# 65 gallon



## jr2010 (Feb 10, 2017)

36" 18" 24"
I have white sand, any input would be great. Thanks


----------



## DJRansome (Oct 29, 2005)

Welcome to Cichlid-forum!

What fish do you plan to stock? Different fish call for different aquascaping.


----------



## tanker3 (May 18, 2015)

What input are you looking for?


----------



## Fogelhund (Dec 3, 2002)

First input after the sand, should probably be water. Always a good start I'd say.
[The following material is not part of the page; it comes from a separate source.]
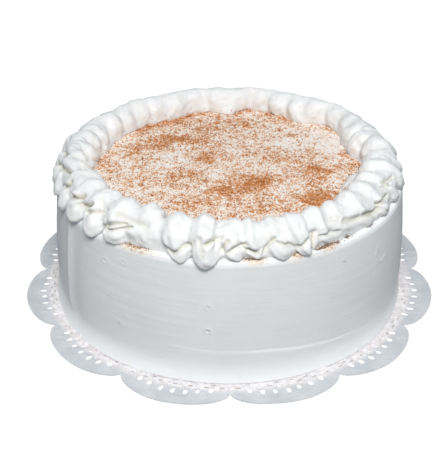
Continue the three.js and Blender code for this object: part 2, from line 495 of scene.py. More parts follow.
# %% Lay the bank
BANK = [(0, -1), (0.04, 2.5), (0.16, 7), (0.32, 12), (0.5, 15.4), (0.65, 16.2), (0.85, 14), (1, 8),
        (1, -1), (0, -1)]  # share of the way out, height
BANK_INNER = 100  # before it is drawn to its place
BANK_OUTER = 118.5
BANK_SPOKES = 240
BANK_HEAPS = [(125, 32, 0.1), (190, 42, 0.24), (50, 45, 0.12), (350, 25, 0.1)]  # angle, spread, share more
SHELF_ANGLE = 342
SHELF_SPREAD = 11
SHELF_REACH = 12.0
SHELF_SHARE = 0.22


def bank_growth(angle):
    heaps = sum(more * hump(degrees_apart(angle, middle), spread) for middle, spread, more in BANK_HEAPS)
    return 1 + 0.05 * np.sin(angle) + heaps


def shape_bank(points):
    """Draws the ring of shares out between the inner edge and the loops."""
    share = np.hypot(points[:, 0], points[:, 1]) / MM / BANK_INNER - 1
    angle = np.arctan2(points[:, 1], points[:, 0])
    inner = inner_edge(np.degrees(angle)) + 1.0
    shelf = SHELF_REACH * hump(degrees_apart(angle, SHELF_ANGLE), SHELF_SPREAD)
    shelf *= np.clip(1 - share / SHELF_SHARE, 0, 1)
    radius = (inner + (BANK_OUTER - inner) * share - shelf) * MM
    height = BORDER_SEAT * MM + (points[:, 2] - BORDER_SEAT * MM) * bank_growth(angle)
    return np.stack([radius * np.cos(angle), radius * np.sin(angle), height], 1)


bank_profile = [(BANK_INNER * (1 + share), BORDER_SEAT + rise) for share, rise in BANK]
bank = spun("cream_bank", bank_profile, BANK_SPOKES)
sculpt(bank, shape_bank)
told(bank)

# %% [markdown]
# A remesh melts the loops and the bank into one skin. The skin could be a boolean union too, but that
# keeps each loop's hard edges. The inner side and the back are then smoothed more than the petals, as
# they are on the real border, and soft noise gives every part its lumps.

# %% Melt the loops together
VOXEL = 0.93
FADE = 6
TOP_RADIUS = 116
TOP_ABOVE = 8
TOP_ROUNDS = 17
BAND_ROUNDS = 90
RIB_BANDS = [(195, 42, 121.5, 1.0), (355, 32, 118, 0.6)]  # angle, spread, reach, softness
BACK_FROM = 12
BACK_FADE = 50
LUMPS = [("broad_lumps", 17, 2.6), ("soft_lumps", 7.5, 2.0), ("small_folds", 3.5, 0.4)]  # size, strength


def apply(piece, kind, **settings):
    take(piece)
    modifier = piece.modifiers.new(kind.title(), kind)
    for name, value in settings.items():
        setattr(modifier, name, value)
    bpy.ops.object.modifier_apply(modifier=modifier.name)


def join(pieces, name):
    deselect()
    for piece in pieces:
        piece.select_set(True)
    bpy.context.view_layer.objects.active = pieces[0]
    bpy.ops.object.join()
    return added(name)


def soften(piece, name, softness, iterations):
    """Smooths each vertex as often as its softness, from 0 to 1, asks for."""
    group = piece.vertex_groups.new(name=name)
    for step in range(1, 11):
        chosen = np.flatnonzero(np.round(10 * softness) == step)
        group.add(chosen.tolist(), step / 10, "REPLACE")
    apply(piece, "SMOOTH", factor=0.5, iterations=iterations, vertex_group=name)


border = join([strand, bank], "piped_cream")
apply(border, "REMESH", mode="VOXEL", voxel_size=VOXEL * MM, adaptivity=0.0)
apply(border, "SMOOTH", factor=0.5, iterations=2)
x, y, height = (places(border) / MM).T
angle, radius = np.arctan2(y, x), np.hypot(x, y)
upper = np.clip((height - BORDER_SEAT - TOP_ABOVE) / FADE, 0, 1)
soften(border, "top", np.clip((TOP_RADIUS - radius) / FADE, 0, 1) * upper, TOP_ROUNDS)
bands = sum(softness * hump(degrees_apart(angle, middle), spread) * np.clip((reach - radius) / FADE, 0, 1)
            for middle, spread, reach, softness in RIB_BANDS)
back = np.clip((y - BACK_FROM) / BACK_FADE, 0, 1)
soften(border, "bands", np.maximum(bands * upper, back), BAND_ROUNDS)
for name, size, strength in LUMPS:
    lumps = bpy.data.textures.new(name, "CLOUDS")
    lumps.noise_scale = size * MM
    apply(border, "DISPLACE", texture=lumps, strength=strength * MM, mid_level=0.5)
told(border)

# %% [markdown]
# Soft cream sags where nothing carries it, so the petals that reach past the rim hang down a little.
# What would sink into the cake is pressed flat on the cake's top instead, as on the real one.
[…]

After that, we'd need a little more information to help you.


----------



## jr2010 (Feb 10, 2017)

I was thinking on painting the back black. I have seen a few tanks with rocks in the center I'm just not sure. I have a electric blue acara now


----------



## jr2010 (Feb 10, 2017)

the other fish i'm not sure
i think one is a electric yellow
the other is yellow with black horizontal stripes
the other is blue with black vertical stripes


----------



## DJRansome (Oct 29, 2005)

You may want to post pictures of your fish in the Unidentified forum. The acara is South American and the Electric Yellow (Labidochromis caeruleus) is from Africa's Lake Malawi.

Yellow with horizontal stripes sounds like Melanochromis auratus...one of the most aggressive mbuna from Africa's Lake Malawi.

Blue with black bars can be a bunch of different things.


----------



## DJRansome (Oct 29, 2005)

There is a similar thread in Aquarium Set Up. Should we continue the discussion there? Or do you want to limit this one to just décor?


----------



## jr2010 (Feb 10, 2017)

i have a lot of questions and I am un sure of where to ask them
thank you


----------



## BooyahBlake (Feb 13, 2017)

jr2010 said:


> i have a lot of questions and I am un sure of where to ask them
> thank you


dj ransom has the answers I am setting up a 65 now. I used lots of river rock and pools sand


----------